Palmer did rediscover glimpses of his brilliance later, most notably with a stunning brace against Paris Saint-Germain in the Club World Cup final, but by then, the broader narrative had already hardened.

The reasons are probably layered, and none of them particularly surprising. Physical fatigue is certainly one possibility, given the extraordinary burden Palmer has carried at a relatively young age, often without the kind of recovery periods that creative attacking players desperately need.

Mental fatigue may also be a factor, because footballers expected to function as a club’s creative heartbeat often shoulder invisible psychological strain alongside the physical demands.

Whether it was fatigue, tactical confusion, or simply the natural ebb and flow of form, one thing became impossible to ignore - Palmer stopped looking like a player Tuchel could trust without hesitation.

This cannot be where the story ends for Cole Palmer

For Palmer, this will hurt profoundly.

Missing a World Cup at 24, particularly when it once felt like your natural stage, is the kind of disappointment that can either damage confidence or forge resilience.

Fortunately for him, time remains firmly on his side.
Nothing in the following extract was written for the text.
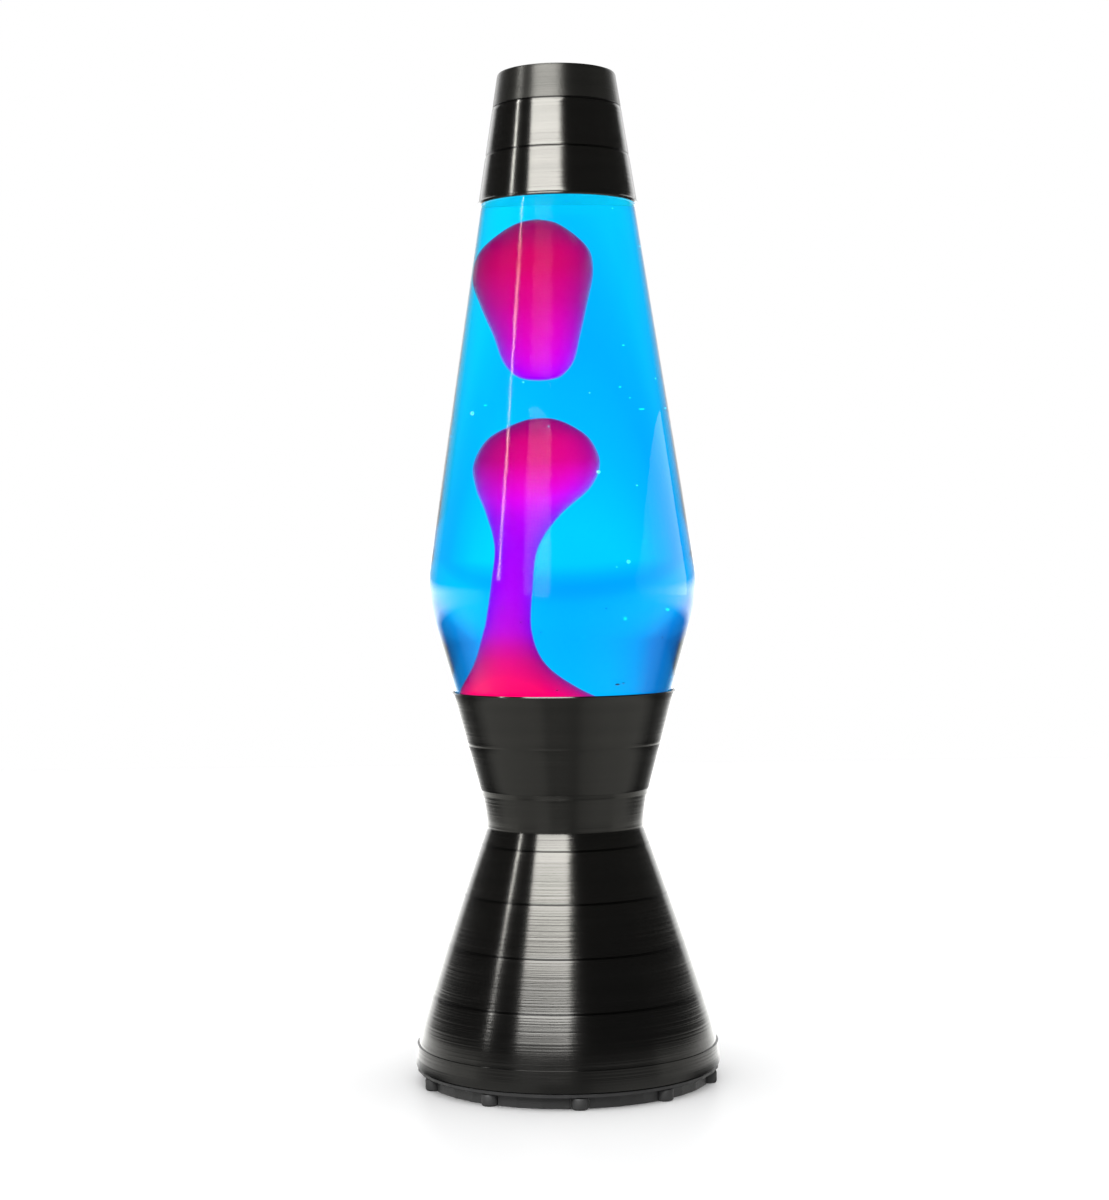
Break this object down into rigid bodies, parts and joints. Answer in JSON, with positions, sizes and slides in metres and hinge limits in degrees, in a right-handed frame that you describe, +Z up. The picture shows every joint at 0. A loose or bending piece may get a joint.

This is not a career-defining rejection, nor does it diminish the extraordinary talent that made him one of England’s brightest hopes in the first place. If anything, it should serve as a brutally honest checkpoint.

New Chelsea boss Xabi Alonso now has a major role to play in protecting Palmer, restoring clarity around his role, rebuilding rhythm into his game, and ensuring the immense burden of expectation does not suffocate the spontaneity that makes him special.

Football has a habit of being cruel, but it also offers redemption to those talented enough to demand it. Cole Palmer unquestionably belongs in that category.